What is needed here is an exact copy of every entry.

━━━ Data in this exercise ━━━

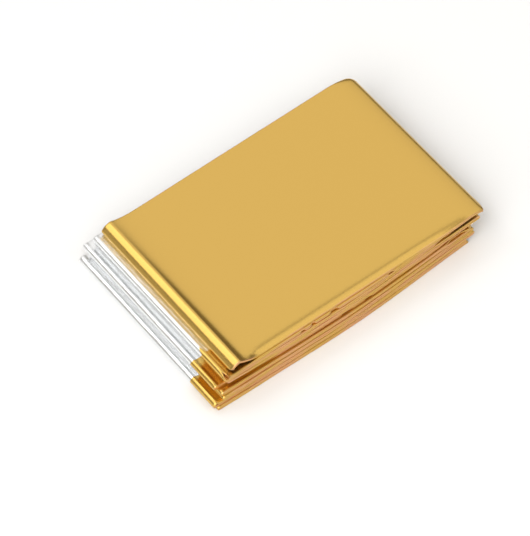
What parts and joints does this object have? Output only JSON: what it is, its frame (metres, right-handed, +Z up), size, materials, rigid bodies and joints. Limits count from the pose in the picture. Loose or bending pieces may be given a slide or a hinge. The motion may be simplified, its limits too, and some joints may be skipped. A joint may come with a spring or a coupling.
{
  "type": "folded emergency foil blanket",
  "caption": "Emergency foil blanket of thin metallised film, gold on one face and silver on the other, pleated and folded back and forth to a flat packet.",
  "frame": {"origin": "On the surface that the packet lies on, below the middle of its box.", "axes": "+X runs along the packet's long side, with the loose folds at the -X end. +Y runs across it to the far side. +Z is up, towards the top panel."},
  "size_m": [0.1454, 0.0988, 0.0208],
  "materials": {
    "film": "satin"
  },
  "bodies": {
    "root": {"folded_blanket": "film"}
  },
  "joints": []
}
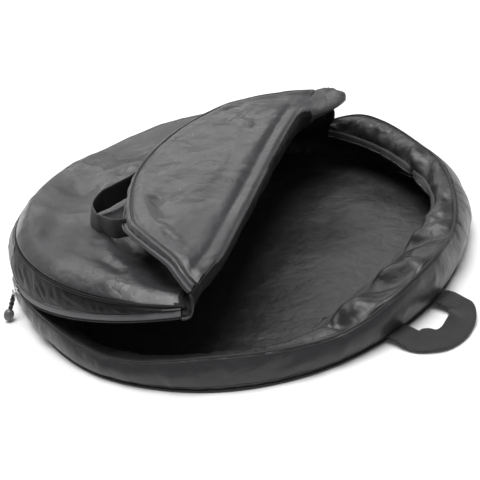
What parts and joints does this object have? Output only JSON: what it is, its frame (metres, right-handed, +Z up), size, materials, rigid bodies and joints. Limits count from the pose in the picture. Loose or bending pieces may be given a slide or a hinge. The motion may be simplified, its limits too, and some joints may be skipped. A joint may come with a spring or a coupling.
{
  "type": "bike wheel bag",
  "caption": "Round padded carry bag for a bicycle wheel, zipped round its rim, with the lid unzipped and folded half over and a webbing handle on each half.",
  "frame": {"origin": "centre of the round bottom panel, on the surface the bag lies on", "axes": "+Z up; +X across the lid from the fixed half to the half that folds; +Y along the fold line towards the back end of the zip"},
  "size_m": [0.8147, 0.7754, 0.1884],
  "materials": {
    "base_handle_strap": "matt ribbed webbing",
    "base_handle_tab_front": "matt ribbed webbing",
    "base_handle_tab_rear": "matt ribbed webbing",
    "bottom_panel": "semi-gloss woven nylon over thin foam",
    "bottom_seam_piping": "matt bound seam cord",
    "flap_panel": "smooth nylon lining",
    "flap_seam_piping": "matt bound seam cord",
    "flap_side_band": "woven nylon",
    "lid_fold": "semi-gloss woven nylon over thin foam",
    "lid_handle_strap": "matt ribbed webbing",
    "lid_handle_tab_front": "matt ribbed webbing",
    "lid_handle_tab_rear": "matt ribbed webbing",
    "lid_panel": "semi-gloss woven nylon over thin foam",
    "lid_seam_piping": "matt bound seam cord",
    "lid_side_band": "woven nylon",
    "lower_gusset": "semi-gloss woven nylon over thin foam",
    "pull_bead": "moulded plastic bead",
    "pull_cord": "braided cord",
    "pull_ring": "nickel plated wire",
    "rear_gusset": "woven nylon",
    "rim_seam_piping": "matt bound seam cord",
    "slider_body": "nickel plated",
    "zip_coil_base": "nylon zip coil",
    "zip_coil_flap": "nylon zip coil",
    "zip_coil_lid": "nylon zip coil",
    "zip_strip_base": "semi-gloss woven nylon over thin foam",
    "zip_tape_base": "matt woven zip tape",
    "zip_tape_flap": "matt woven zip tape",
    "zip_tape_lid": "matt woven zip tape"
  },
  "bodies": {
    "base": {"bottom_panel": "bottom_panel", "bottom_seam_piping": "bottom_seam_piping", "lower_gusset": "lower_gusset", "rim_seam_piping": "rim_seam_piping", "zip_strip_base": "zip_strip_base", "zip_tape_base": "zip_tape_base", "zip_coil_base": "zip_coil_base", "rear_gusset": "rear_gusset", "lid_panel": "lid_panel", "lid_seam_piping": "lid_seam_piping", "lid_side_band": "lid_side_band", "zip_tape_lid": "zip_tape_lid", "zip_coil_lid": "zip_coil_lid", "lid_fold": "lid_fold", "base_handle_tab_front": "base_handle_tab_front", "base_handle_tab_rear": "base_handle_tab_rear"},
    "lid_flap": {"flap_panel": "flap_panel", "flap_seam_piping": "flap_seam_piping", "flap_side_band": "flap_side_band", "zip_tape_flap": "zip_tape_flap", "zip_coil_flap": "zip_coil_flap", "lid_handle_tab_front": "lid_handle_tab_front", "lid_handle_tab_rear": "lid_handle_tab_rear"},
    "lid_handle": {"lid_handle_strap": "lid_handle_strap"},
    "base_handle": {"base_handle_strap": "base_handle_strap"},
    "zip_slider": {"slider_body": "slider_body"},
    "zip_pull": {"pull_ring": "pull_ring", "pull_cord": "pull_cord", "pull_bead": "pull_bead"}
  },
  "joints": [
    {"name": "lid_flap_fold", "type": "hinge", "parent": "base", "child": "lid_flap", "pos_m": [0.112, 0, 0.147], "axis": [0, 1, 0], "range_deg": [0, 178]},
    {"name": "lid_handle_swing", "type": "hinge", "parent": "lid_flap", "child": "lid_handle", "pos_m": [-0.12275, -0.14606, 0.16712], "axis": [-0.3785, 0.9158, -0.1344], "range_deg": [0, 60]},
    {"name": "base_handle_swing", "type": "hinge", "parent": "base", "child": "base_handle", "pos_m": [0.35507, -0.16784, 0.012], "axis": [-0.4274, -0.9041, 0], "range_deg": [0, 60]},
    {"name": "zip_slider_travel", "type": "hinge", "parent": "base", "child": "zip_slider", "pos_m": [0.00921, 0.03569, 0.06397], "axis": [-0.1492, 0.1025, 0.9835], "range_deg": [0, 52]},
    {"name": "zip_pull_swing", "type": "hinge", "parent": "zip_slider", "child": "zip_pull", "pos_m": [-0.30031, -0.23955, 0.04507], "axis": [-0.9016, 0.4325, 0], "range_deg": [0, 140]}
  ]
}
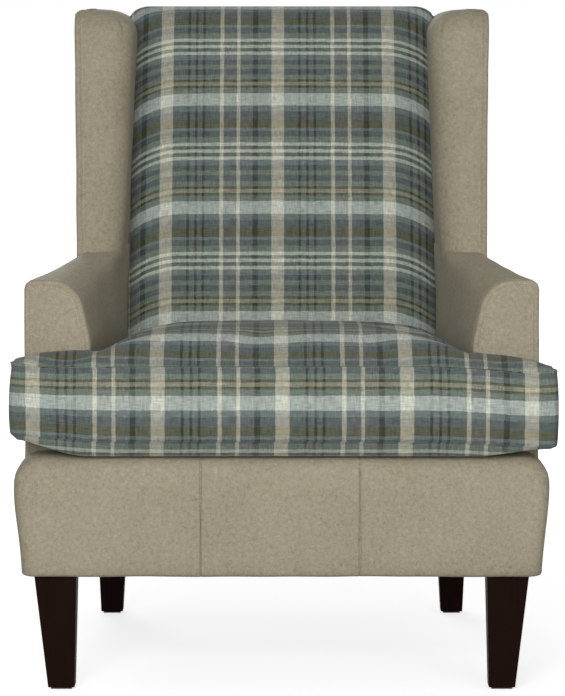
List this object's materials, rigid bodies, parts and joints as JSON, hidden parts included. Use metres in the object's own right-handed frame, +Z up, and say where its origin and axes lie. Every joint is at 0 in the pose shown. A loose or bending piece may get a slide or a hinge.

━━━

Exercise answer:
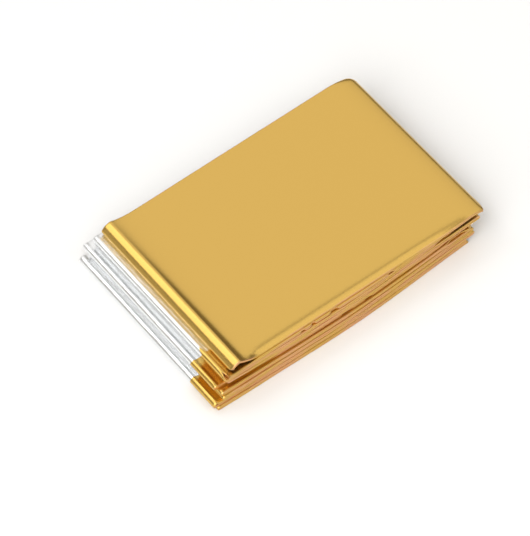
What parts and joints does this object have? Output only JSON: what it is, its frame (metres, right-handed, +Z up), size, materials, rigid bodies and joints. Limits count from the pose in the picture. Loose or bending pieces may be given a slide or a hinge. The motion may be simplified, its limits too, and some joints may be skipped. A joint may come with a spring or a coupling.
{
  "type": "folded emergency foil blanket",
  "caption": "Emergency foil blanket of thin metallised film, gold on one face and silver on the other, pleated and folded back and forth to a flat packet.",
  "frame": {"origin": "On the surface that the packet lies on, below the middle of its box.", "axes": "+X runs along the packet's long side, with the loose folds at the -X end. +Y runs across it to the far side. +Z is up, towards the top panel."},
  "size_m": [0.1454, 0.0988, 0.0208],
  "materials": {
    "film": "satin"
  },
  "bodies": {
    "root": {"folded_blanket": "film"}
  },
  "joints": []
}
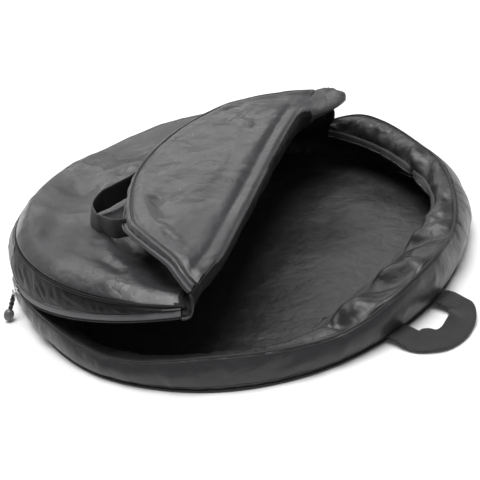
What parts and joints does this object have? Output only JSON: what it is, its frame (metres, right-handed, +Z up), size, materials, rigid bodies and joints. Limits count from the pose in the picture. Loose or bending pieces may be given a slide or a hinge. The motion may be simplified, its limits too, and some joints may be skipped. A joint may come with a spring or a coupling.
{
  "type": "bike wheel bag",
  "caption": "Round padded carry bag for a bicycle wheel, zipped round its rim, with the lid unzipped and folded half over and a webbing handle on each half.",
  "frame": {"origin": "centre of the round bottom panel, on the surface the bag lies on", "axes": "+Z up; +X across the lid from the fixed half to the half that folds; +Y along the fold line towards the back end of the zip"},
  "size_m": [0.8147, 0.7754, 0.1884],
  "materials": {
    "base_handle_strap": "matt ribbed webbing",
    "base_handle_tab_front": "matt ribbed webbing",
    "base_handle_tab_rear": "matt ribbed webbing",
    "bottom_panel": "semi-gloss woven nylon over thin foam",
    "bottom_seam_piping": "matt bound seam cord",
    "flap_panel": "smooth nylon lining",
    "flap_seam_piping": "matt bound seam cord",
    "flap_side_band": "woven nylon",
    "lid_fold": "semi-gloss woven nylon over thin foam",
    "lid_handle_strap": "matt ribbed webbing",
    "lid_handle_tab_front": "matt ribbed webbing",
    "lid_handle_tab_rear": "matt ribbed webbing",
    "lid_panel": "semi-gloss woven nylon over thin foam",
    "lid_seam_piping": "matt bound seam cord",
    "lid_side_band": "woven nylon",
    "lower_gusset": "semi-gloss woven nylon over thin foam",
    "pull_bead": "moulded plastic bead",
    "pull_cord": "braided cord",
    "pull_ring": "nickel plated wire",
    "rear_gusset": "woven nylon",
    "rim_seam_piping": "matt bound seam cord",
    "slider_body": "nickel plated",
    "zip_coil_base": "nylon zip coil",
    "zip_coil_flap": "nylon zip coil",
    "zip_coil_lid": "nylon zip coil",
    "zip_strip_base": "semi-gloss woven nylon over thin foam",
    "zip_tape_base": "matt woven zip tape",
    "zip_tape_flap": "matt woven zip tape",
    "zip_tape_lid": "matt woven zip tape"
  },
  "bodies": {
    "base": {"bottom_panel": "bottom_panel", "bottom_seam_piping": "bottom_seam_piping", "lower_gusset": "lower_gusset", "rim_seam_piping": "rim_seam_piping", "zip_strip_base": "zip_strip_base", "zip_tape_base": "zip_tape_base", "zip_coil_base": "zip_coil_base", "rear_gusset": "rear_gusset", "lid_panel": "lid_panel", "lid_seam_piping": "lid_seam_piping", "lid_side_band": "lid_side_band", "zip_tape_lid": "zip_tape_lid", "zip_coil_lid": "zip_coil_lid", "lid_fold": "lid_fold", "base_handle_tab_front": "base_handle_tab_front", "base_handle_tab_rear": "base_handle_tab_rear"},
    "lid_flap": {"flap_panel": "flap_panel", "flap_seam_piping": "flap_seam_piping", "flap_side_band": "flap_side_band", "zip_tape_flap": "zip_tape_flap", "zip_coil_flap": "zip_coil_flap", "lid_handle_tab_front": "lid_handle_tab_front", "lid_handle_tab_rear": "lid_handle_tab_rear"},
    "lid_handle": {"lid_handle_strap": "lid_handle_strap"},
    "base_handle": {"base_handle_strap": "base_handle_strap"},
    "zip_slider": {"slider_body": "slider_body"},
    "zip_pull": {"pull_ring": "pull_ring", "pull_cord": "pull_cord", "pull_bead": "pull_bead"}
  },
  "joints": [
    {"name": "lid_flap_fold", "type": "hinge", "parent": "base", "child": "lid_flap", "pos_m": [0.112, 0, 0.147], "axis": [0, 1, 0], "range_deg": [0, 178]},
    {"name": "lid_handle_swing", "type": "hinge", "parent": "lid_flap", "child": "lid_handle", "pos_m": [-0.12275, -0.14606, 0.16712], "axis": [-0.3785, 0.9158, -0.1344], "range_deg": [0, 60]},
    {"name": "base_handle_swing", "type": "hinge", "parent": "base", "child": "base_handle", "pos_m": [0.35507, -0.16784, 0.012], "axis": [-0.4274, -0.9041, 0], "range_deg": [0, 60]},
    {"name": "zip_slider_travel", "type": "hinge", "parent": "base", "child": "zip_slider", "pos_m": [0.00921, 0.03569, 0.06397], "axis": [-0.1492, 0.1025, 0.9835], "range_deg": [0, 52]},
    {"name": "zip_pull_swing", "type": "hinge", "parent": "zip_slider", "child": "zip_pull", "pos_m": [-0.30031, -0.23955, 0.04507], "axis": [-0.9016, 0.4325, 0], "range_deg": [0, 140]}
  ]
}
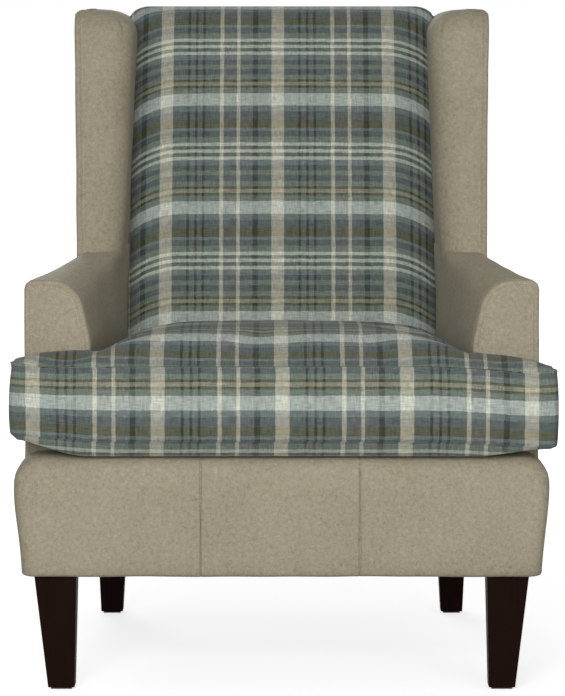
List this object's materials, rigid bodies, parts and joints as JSON, hidden parts included. Use metres in the object's own right-handed frame, +Z up, and say where its origin and axes lie. Every joint is at 0 in the pose shown. A loose or bending piece may get a slide or a hinge.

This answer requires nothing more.